What will be the future of roadway lighting? Certainly, it's reasonable to suppose that we will have roadway lighting with us for as long as we will have roads. Roadway lighting consumes 14 billion kWh annually in the United States. Not only does street lighting provide for visibility by illuminating objects and potential hazards in and along the roadway, it can also serve as a tool in economic development. Many historic downtowns are using decorative street lighting with historic character, for example, as part of overall renovations designed to bring both drivers and pedestrians, and their wallets, into these areas to patronize shops, restaurants and theaters.

Spectral Sensitivity Curves
At low (mesopic and scotopic) light levels, peripheral vision is more sensitive to shorter-wavelength ("bluer") light.
Shown above are the photopic and scotopic luminous efficacy functions, and a mesopic function for one light level.

But visibility and safety are still among the primary reasons to have street and roadway lighting. Most roadway lighting in the United States uses high intensity discharge (HID) light sources: high pressure sodium (HPS) and metal halide (MH). HPS lamps are known for their high lumen ratings and their yellowish tint; MH lamps produce fewer lumens than HPS and have a whiter appearance. But lumen ratings don't tell the user everything about potential visibility. Recent research has shown that at low (called "mesopic") light levels, like those typically specified on roadways at night, the spectral (color) sensitivity of our peripheral vision shifts toward shorter wavelengths ("bluer" light) and because of this shift, response times to objects in the periphery can be shorter under MH lamps than under HPS lamps, despite the lower lumen rating of MH. For non-peripheral tasks, like reading roadway signs, this advantage is not present.

It is worth noting too that in the future, manufacturers might optimize the color of HID and other light sources, such as fluorescent lamps, to more efficiently match the spectral response of the peripheral visual system at low light levels.

Armed with the results of this research, Mark Rea, who is the director of the Lighting Research Center and author of many of the aforementioned visibility studies, recently proposed a sketch for a new approach to roadway lighting at a conference of lighting engineers in York, England.
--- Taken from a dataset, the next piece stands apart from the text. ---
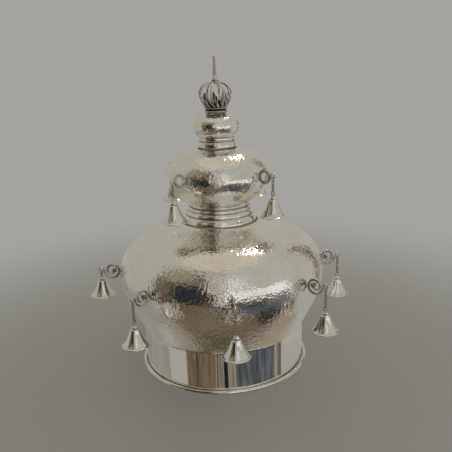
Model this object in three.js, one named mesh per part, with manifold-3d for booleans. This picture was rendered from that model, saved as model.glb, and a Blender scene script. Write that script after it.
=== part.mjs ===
// A silver Torah crown: three hollow bulbs, one above another on a plain band, joined by ringed
// collars, topped by a small cast crown with a spire, and hung round with bells on scroll arms.
//
// Millimetres, +Z up. The origin is the centre of the underside, where the crown stands on its rim.
// Angles round the crown start at -Y, its front, and grow towards +X.

import * as THREE from 'three';
import { mergeVertices } from 'three/addons/utils/BufferGeometryUtils.js';
import Module from 'manifold-3d';

const wasm = await Module();
wasm.setup();

// Driving dimensions.
const RIM_RADIUS = 90; // the whole crown is scaled from its 180 mm foot
const RIM_HEIGHT = 3.2;
const RIM_WIDTH = 4.2;
const BAND_RADIUS = 85.5;
const BAND_TOP = 42;
const SHEET = 1; // thickness of the raised silver sheet
const JOINT_GAP = 0.4; // left between pieces that are soldered together

// Sides of the turned work, fewer on the smaller pieces.
const LARGE_SIDES = 36;
const MIDDLE_SIDES = 26;
const COLLAR_SIDES = 22;
const SMALL_SIDES = 18;
const BELL_SIDES = 8;

const LOWER_ARMS = 8;
const BELL_LIP_RADIUS = 12.9;
const BELL_HEIGHT = 21.3; // from the lip to the top of the knob
const CHAIN_BAR = 0.9;
const LINK_WIDTH = 4.2;
const ARM_WIDTH = 1.8;
const HOOK_RADIUS = 2;

const TURN = 2 * Math.PI;
const DEGREE = Math.PI / 180;

// Finishes. Everything is the same silver: raised and hammered, turned and polished, or cast.
const polished = new THREE.MeshStandardMaterial({ color: 0xe6e3dc, roughness: 0.08, metalness: 1 });
const hammered = new THREE.MeshStandardMaterial({ color: 0xdedbd3, roughness: 0.16, metalness: 1 });
const cast = new THREE.MeshStandardMaterial({ color: 0xc4bfb4, roughness: 0.28, metalness: 1 });

const crown = new THREE.Group();
crown.name = 'torah_crown';

function addPiece(name, geometry, material) {
  const piece = new THREE.Mesh(geometry, material);
  piece.name = name;
  crown.add(piece);
  return piece;
}

// ---------------------------------------------------------------- shared ways of making things

// Revolves a profile of [radius, height] pairs about Z. The profile runs up the outside and down
// the inside, and either closes on itself or starts and ends on the axis.
function turned(profile, sides) {
  const points = profile.map(([radius, height]) => new THREE.Vector2(radius, height));
  return new THREE.LatheGeometry(points, sides).rotateX(Math.PI / 2);
}

// Moves a profile inwards by one sheet thickness, square to its own line.
function inset(profile, thickness) {
  return profile.map(([radius, height], i) => {
    const [r0, z0] = profile[Math.max(i - 1, 0)];
    const [r1, z1] = profile[Math.min(i + 1, profile.length - 1)];
    const length = Math.hypot(r1 - r0, z1 - z0);
    const inner = radius - (thickness * (z1 - z0)) / length;
    return [Math.max(inner, 0), height + (thickness * (r1 - r0)) / length];
  });
}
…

The typical roadway lighting approach is to uniformly light the roadway surface, helping to make objects on it visible to drivers, as shown in the first rendering below. Rea suggests a systems approach, allowing vehicular headlighting to carry the burden of lighting objects on the road, and essentially turning roadway luminaires around so that they illuminate areas along the edge of the roadway, as shown in the second rendering below. In this way, objects and potential hazards not yet on the road stand a better chance of being detected, and roadway luminaires could use light sources designed to take better advantage of the spectral effects described above. Of course, before actually advocating such a systems approach to roadway lighting, Rea states, these principles would have to be validated in actual field installations.

Conventional roadway lighting illuminates the surface of the roadway.
One proposal for roadway lighting involves acknowledging the work done by automotive headlamps in illuminating the surface of the roadway, allowing luminaires to illuminate potential hazards near the roadway.

As roadway lighting becomes more sophisticated, so does our understanding of its impacts beyond simply providing visibility. Light pollution and light trespass are being recognized more and more as real effects of excessive or poorly designed exterior lighting. To combat light pollution and light trespass, the following measures have been advocated:

  • use of cutoff luminaires so that bare lamps are not visible in roadway lighting fixtures, except from directly beneath them
  • designing lighting installations that provide the minimum amount of light needed for safety
  • in certain cases, such as in the vicinity of astronomical observatories, use of narrow-spectrum lamps, like low pressure sodium, which can be easily filtered by astronomers

We will see a growing awareness and optimization of these issues as roadway and street lighting continues to evolve as a system. An increasing importance is being placed on roadways and highways as engines of economic growth, and the incorporation of lighting and visibility issues into such programs as intelligent transportation systems (ITS) will require understanding not only about lighting technologies but the transportation-related tasks and processes that lighting supports.